Trump justificou os cortes classificando a máquina pública como inchada, gorda e nojenta. No entanto, dados históricos desmontam esse argumento. Como destaca Elizabeth Linos, professora da Harvard Kennedy School* e diretora do The People Lab, que pesquisa formas de recrutar, reter e apoiar a força de trabalho do governo e integrar a formulação de políticas baseadas em evidências, em entrevista à NPR.
Linos: Existe uma percepção generalizada de que a folha de pagamento do setor público está inflada não apenas ineficiente, mas simplesmente grande demais. Mas se olharmos para os números, o tamanho da força de trabalho federal permaneceu relativamente constante desde os anos 1960, mesmo com o crescimento da população dos EUA e o aumento das expectativas sobre o que o governo deve fazer. Hoje, temos um pouco mais de 2 milhões de funcionários federais, e esse número praticamente não mudou ao longo do tempo.Se analisarmos o orçamento, também não vemos um aumento significativo na folha de pagamento pública. Na verdade, o orçamento para esses trabalhadores representa cerca de 6% do orçamento federal. Em um governo que gasta entre 6 e 7 trilhões de dólares por ano, essa parcela não pode ser considerada um inchaço, nem em termos de número de funcionários, nem em orçamento. No entanto, essa crença persiste em várias administrações, tanto republicanas quanto democratas
Qual tem sido a postura do governo Trump e seus apoiadores em relação ao serviço público?

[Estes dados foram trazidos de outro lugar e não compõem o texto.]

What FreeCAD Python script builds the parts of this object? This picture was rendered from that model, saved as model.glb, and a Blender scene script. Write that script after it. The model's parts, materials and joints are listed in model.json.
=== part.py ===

Linos: É difícil entender exatamente as crenças por trás dessas ações. Mas, no discurso público, há um desprezo sistemático pelos servidores de carreira, principalmente pelos que estavam no governo antes e que, teoricamente, continuarão depois desta administração. Em alguns aspectos, isso nos remete ao século 19, quando se esperava que os funcionários públicos fossem leais ao presidente. O que vemos agora são discursos e iniciativas, tanto do DOGE quanto de outros membros do governo Trump, que deslegitimam e atacam os servidores públicos
Por fim, qual é o maior risco desse processo?
Linos: O maior perigo não é apenas a perda de empregos, mas a substituição de funcionários de carreira por leais políticos. Isso representa uma ameaça real à democracia e ao profissionalismo no serviço público
Trump e Musk são hoje os dois homens mais poderosos dos Estados Unidos um legitimado pelas urnas, o outro pelo dinheiro. Ambos compartilham a crença de que riqueza equivale a competência e que problemas complexos podem ser resolvidos com soluções simplistas e autoritárias. Enquanto Trump governa com o instinto do showman, Musk traz sua visão de Vale do Silício, onde cortes brutais e decisões unilaterais são exaltadas como eficiência. Mas a administração pública não é uma empresa privada, um desastre na Casa Branca pode deixar milhões de cidadãos vulneráveis sem serviços essenciais.